March 16, 2011


As I write this, plunked on my couch with a hot cup of tea sitting on the table beside me, I see squirrels swishing up the tree, and hear raindrops falling on the window pane.  I’m at home on a wonderful California morning. 

A few mornings ago I was woken up by a phone call at 6-o-clock.  It was my sister from India.  She was watching the news.

On my television set from appx. 5000 miles away, the views of Japan were heartbreaking.  I don’t have family or friends in Japan, and I can hardly imagine the shock of the people who do.  But I cannot even fathom what the people in Japan would be experiencing right now.

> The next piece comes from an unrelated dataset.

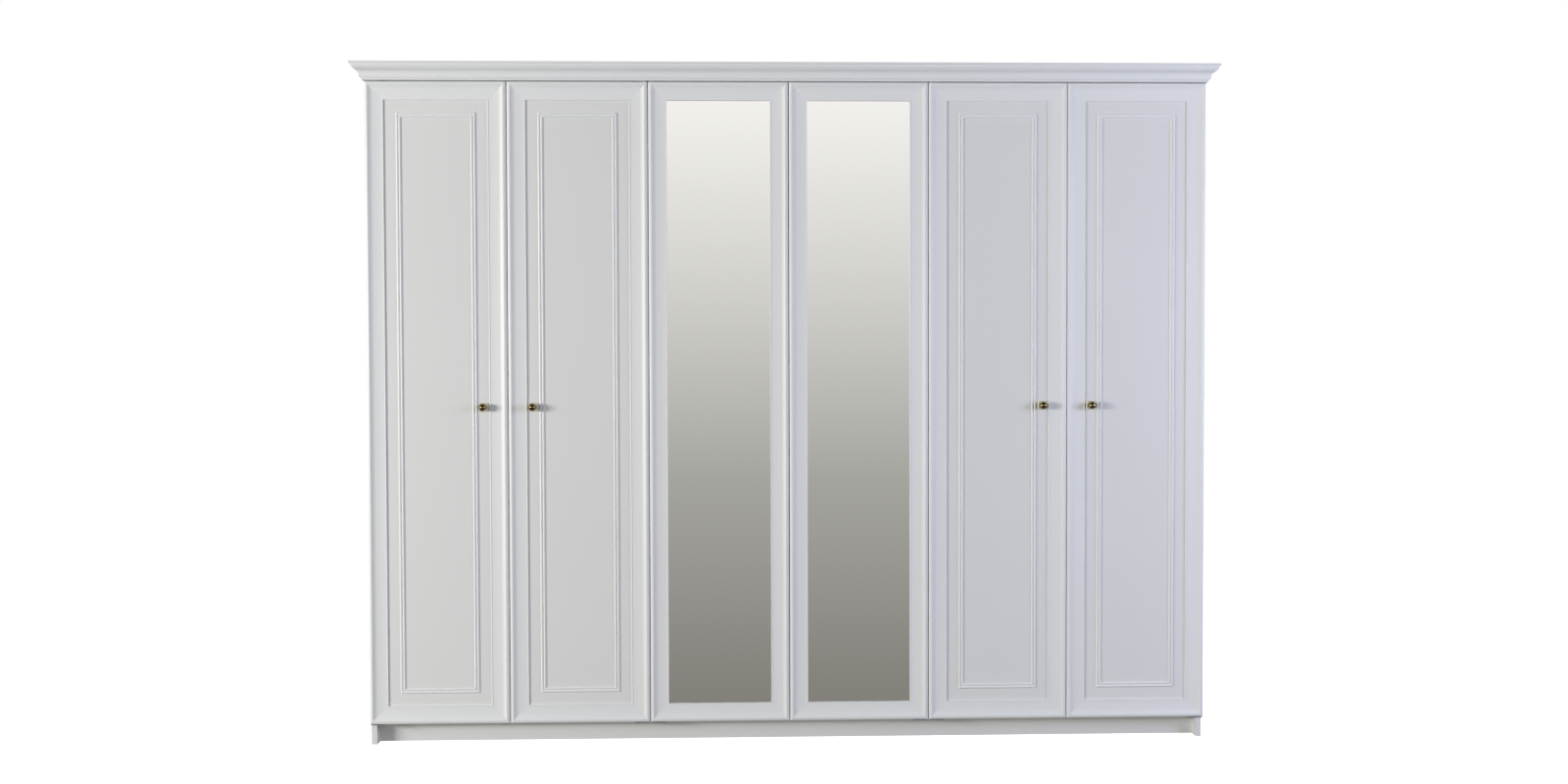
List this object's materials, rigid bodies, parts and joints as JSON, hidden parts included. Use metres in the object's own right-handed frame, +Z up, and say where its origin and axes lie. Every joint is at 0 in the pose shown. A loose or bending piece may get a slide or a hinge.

Over the past few days I have been absorbed and inspired by stories of courage and compassion of the Japanese survivors, and I’ve wondered about the contrasting nature of events in life, and in the world: 

There are crimes and tsunamis; technological breakthroughs and remarkable service work, all co-existing around us.  Even in our capacity as students, consumers, co-workers and businessmen, we are constantly exchanging ideas and opinions.  A large part of what we own, eat, learn and use comes from another corner of the world.  

We all are connected, yet many times we value it less.   As ferocious as the situation in Japan, it gives us an opportunity to whole-heartedly pray, be content with what we have, and value the freedom we enjoy.   This is also the best we can do for those who were swept away by the tsunami:  we can love more and be grateful.


  1. Purvi - Yes, we sit at a distance and feel so helpless. Gratitude is but natural.....

  2. Your post is so insightful. Like you, I am grateful for all we have, and sometimes take for granted. Moments like what occurred in Japan are but reminders, that all of us are connected. Prayer allows us to collectively share our love for our brothers and sisters in Japan. May God bring healing to a very resilient people.

  3. Hi Ella! Thanks for sharing your thoughts - prayer and gratitude are such wonderful blessings. :) Glad you stopped by!